Sights on the way out of Kearsage Pass

Lone Pine is a lovely town. BWe welcomed homeless Banjo and Sad Fish to first use power outlets and showers in our hotel room but soon were cajoled into letting our friends sleep on the tile below the sink. A sleepover party, if you will.
What one assumes is Grace’s highlight of the PCT so far (90% of her conversation is about food, 75% of that is tacos); we discovered a legit, “puedo tener” taco truck. New friend Pocahontas even tried his first ever fish taco, which literally made Elie speechless, having grown up on a majorly MexiCalifornian diet.
We watched some excellent movies on the telly; we ate several pints of ice cream, several tins of fish, loads of salad and pizza, eggs and hash browns, and mucha cerveza.
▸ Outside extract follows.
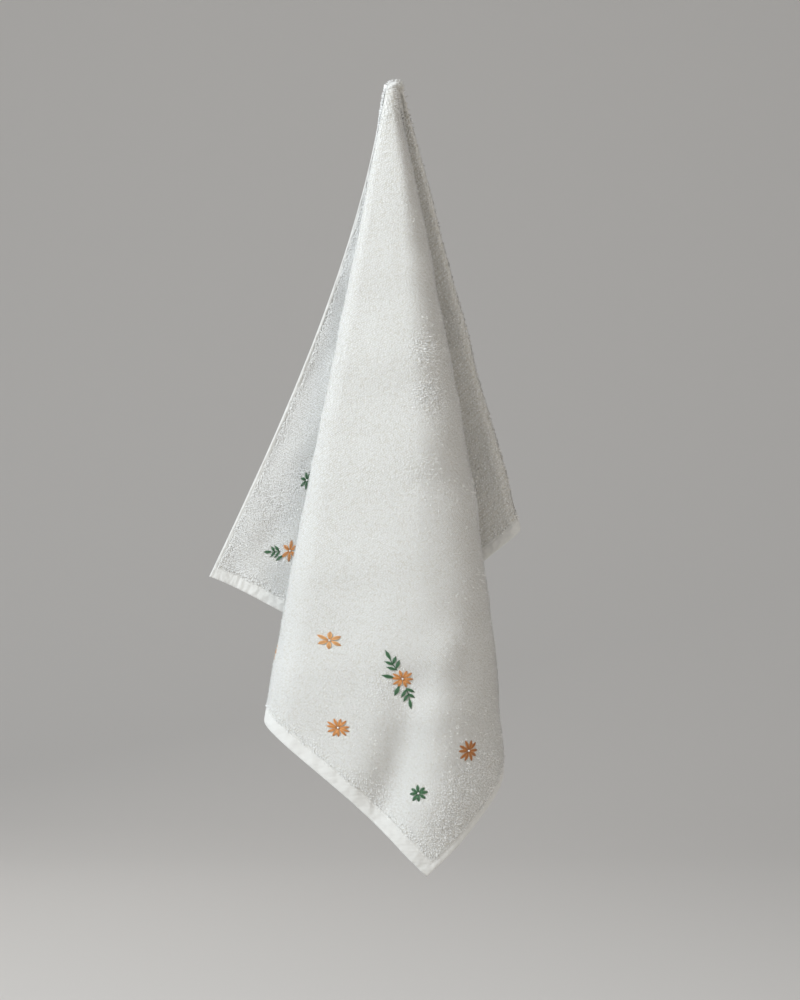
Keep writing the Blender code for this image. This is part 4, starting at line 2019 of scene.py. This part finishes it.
@dataclass(frozen=True)
class Studio:
    """The floor, the lights and the camera.

    Attributes:
        eye: The camera's place.
        view_height: Height of what the camera sees at the hanging point's depth.
        floor: Height of the floor.
        floor_width: Width of the floor.
        floor_front: Where the floor starts, on the camera's side.
        floor_run: Its flat length.
        curve: Radius of its rise far behind the towel.
        wall: Height of its straight end over the curve.
    """

    eye: tuple[float, float, float] = (0.004, -1.98, -0.351)
    view_height: float = 0.84
    floor: float = -0.95
    floor_width: float = 16.0
    floor_front: float = -4.0
    floor_run: float = 6.0
    curve: float = 2.0
    wall: float = 3.0

    def _light(
        self,
        name: str,
        place: tuple[float, float, float],
        aim: tuple[float, float, float],
        size: float,
        power: float,
        colour: tuple[float, float, float],
    ) -> None:
        """Adds a soft lamp.

        Args:
            name: Its name.
            place: Where it stands.
            aim: What it points at.
            size: Side of its square.
            power: Its power in watts.
            colour: Its colour.
        """
        lamp = bpy.data.lights.new(name, "AREA")
        lamp.shape, lamp.size, lamp.energy, lamp.color = "SQUARE", size, power, colour
        made = bpy.data.objects.new(name, lamp)
        made.location = place
        made.rotation_euler = (Vector(aim) - Vector(place)).to_track_quat("-Z", "Y").to_euler()
        bpy.context.scene.collection.objects.link(made)

    def _sweep(self) -> None:
        """Adds the floor, which curves up far behind the towel."""
        work = bmesh.new()
        bmesh.ops.create_grid(work, x_segments=1, y_segments=24, size=0.5)
        for vert in work.verts:
            share = vert.co.y + 0.5
            turn = np.clip((share - 0.5) * 2.0, 0.0, 1.0) * 0.5 * math.pi
            flat = min(share * 2.0, 1.0)
            vert.co.x *= self.floor_width
            vert.co.y = self.floor_front + self.floor_run * flat + self.curve * math.sin(turn)
            vert.co.z = self.floor + self.curve * (1.0 - math.cos(turn))
            if share > 0.999:
                vert.co.z += self.wall
        mesh = bpy.data.meshes.new("floor")
        for face in work.faces:
            face.smooth = True
        work.to_mesh(mesh)
        work.free()
        material = bpy.data.materials.new("floor")
        material.use_nodes = True
        shader = material.node_tree.nodes["Principled BSDF"]
        shader.inputs["Base Color"].default_value = (0.66, 0.64, 0.62, 1.0)
        shader.inputs["Roughness"].default_value = 0.9
        mesh.materials.append(material)
        floor = bpy.data.objects.new("floor", mesh)
        bpy.context.scene.collection.objects.link(floor)

    def build(self) -> None:
        """Makes the floor, the lamps, the sky and the camera."""
        self._sweep()
        self._light("key", (-1.75, -1.40, 1.05), (0.0, 0.0, -0.25), 1.1, 71.0, (0.93, 0.98, 1.0))
        self._light("back", (-0.9, 1.8, 0.6), (0.0, 0.0, -0.25), 1.2, 8.0, (1.0, 0.98, 0.95))
        self._light("fill", (1.8, -1.9, -0.1), (0.0, 0.0, -0.35), 1.2, 12.0, (1.0, 0.88, 0.72))
        world = bpy.data.worlds.new("studio")
        world.use_nodes = True
        sky = world.node_tree.nodes["Background"]
        sky.inputs["Color"].default_value = (0.985, 0.99, 1.0, 1.0)
        sky.inputs["Strength"].default_value = 0.38
        bpy.context.scene.world = world
        bpy.context.scene.view_settings.view_transform = "Standard"
        data = bpy.data.cameras.new("camera")
        data.sensor_fit = "AUTO"
        data.sensor_width = 36.0
        data.lens = data.sensor_width * -self.eye[1] / self.view_height
        data.dof.use_dof = False
        camera = bpy.data.objects.new("camera", data)
        camera.location = self.eye
        camera.rotation_euler = (0.5 * math.pi, 0.0, 0.0)
        bpy.context.scene.collection.objects.link(camera)
        bpy.context.scene.camera = camera


def build_towel() -> list[bpy.types.Object]:
    """Makes every piece of the towel.

    Returns:
        The pieces, the cloth first.
    """
    finish = TerryFinish()
    grid = ClothGrid()
    LOG.info("grid: %d lines, %d rows", *grid.u.shape)
    cloth = ClothSheet().build(grid, finish.ground())
    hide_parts("towel")
    exposure = Exposure(grid)
    pile_material = finish.pile()
    pile = Pile(tousles=TOUSLES)
    motifs = list(MOTIFS)
    pieces = [
        pile.build("pile_panel", grid, exposure, 1, True, pile_material, motifs, (28.0, 60.0)),
        pile.build("pile_left_wing", grid, exposure, 1, True, pile_material, motifs, (0.0, 28.0), 0.20),
        # The right wing's high value also paints its loops darker, as it hangs in shade.
        pile.build("pile_right_wing", grid, exposure, 1, True, pile_material, motifs, (60.0, 180.0), 1.0),
        pile.build("pile_behind", grid, exposure, 1, False, pile_material, motifs, (0.0, 180.0)),
        pile.build("pile_inside", grid, exposure, -1, False, pile_material, motifs, (0.0, 180.0)),
    ]
    pieces += Embroidery(MOTIFS).build(grid)
    pieces.append(HemStitches().build(grid, THREADS[Thread.WHITE].material()))
    pieces = [piece for piece in pieces if piece]
    return [cloth] + pieces


def main() -> None:
    """Builds the towel and its studio."""
    logging.basicConfig(level=logging.INFO, format="%(name)s %(message)s")
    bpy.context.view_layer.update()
    build_towel()
    Studio().build()


if __name__ == "__main__":
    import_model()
    main()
Eating was a major part of this resupply, and eventually we loaded up our bear cans with foot long subways and other distasteful food to head back through the pass.
Trail to everywhere

Trail to everywhere

Other important events:

Grace managed to snap Henley’s titanium spork in Kennedy Meadows, while digging out a scoop from a pint of Ben & Jerry’s.

One of Elie’s toenails fell off (not unheard of for hikers).

Dan got an intimate ant bite, no more details are appropriate.

A 5 pound sausage was hidden in (vegetarian) Henley’s pack, unfortunately was discovered before leaving town.

We’ve begun having campfires nearly every night! Good for the spirit, and unhappy for the mosquitoes.